Some TSP participants prefer L Funds because of their simplicity. Once chosen, the fund automatically adjusts and rebalances, making it easier to stay on track without constant monitoring. This “set it and stay consistent” approach can help investors avoid emotional decisions and focus on long-term growth.

Others prefer individual TSP funds because they want more control over their allocations. These investors may adjust their mix to reflect other assets they hold outside the TSP, such as brokerage accounts or real estate, or because their comfort with market risk differs from the assumptions used in the L Fund glide path.

There is no one-size-fits-all answer. Both approaches can work when used intentionally. The most important factor is having a retirement goal in mind, because your goal determines how you should approach investing, whether through an L Fund or a custom mix of TSP funds.

Stay the Course with a Plan

Short-term market movements can cause even experienced investors to make emotional choices. Selling during downturns or jumping between funds when headlines turn negative often leads to worse outcomes.

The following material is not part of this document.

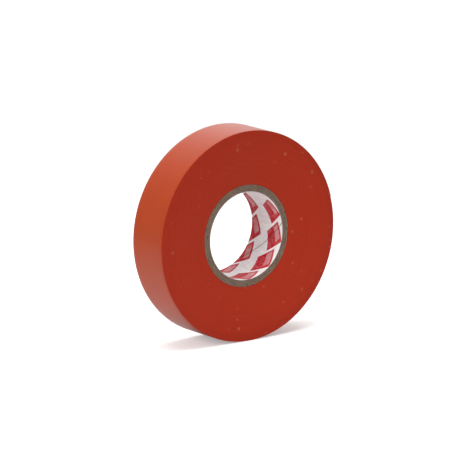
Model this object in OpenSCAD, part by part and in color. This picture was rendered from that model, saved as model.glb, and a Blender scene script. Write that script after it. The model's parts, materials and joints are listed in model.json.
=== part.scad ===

An L Fund is built to help you avoid that trap. It already adjusts automatically to your timeline and tolerance for risk. The L Funds in your TSP follow a glide path that assumes a gradual shift toward retirement. That path may not perfectly match everyone’s needs, but understanding how it works is the first step to aligning your investments with your long-term plan.

Everyone’s retirement will look different. Your age, income needs, and career timeline all shape how much growth or stability you may want. The L Funds are built on broad assumptions that fit many investors, but it is worth understanding how those assumptions align with your personal goals and comfort with risk.

When you invest with purpose instead of reacting to short-term changes, you give your strategy the best chance to succeed.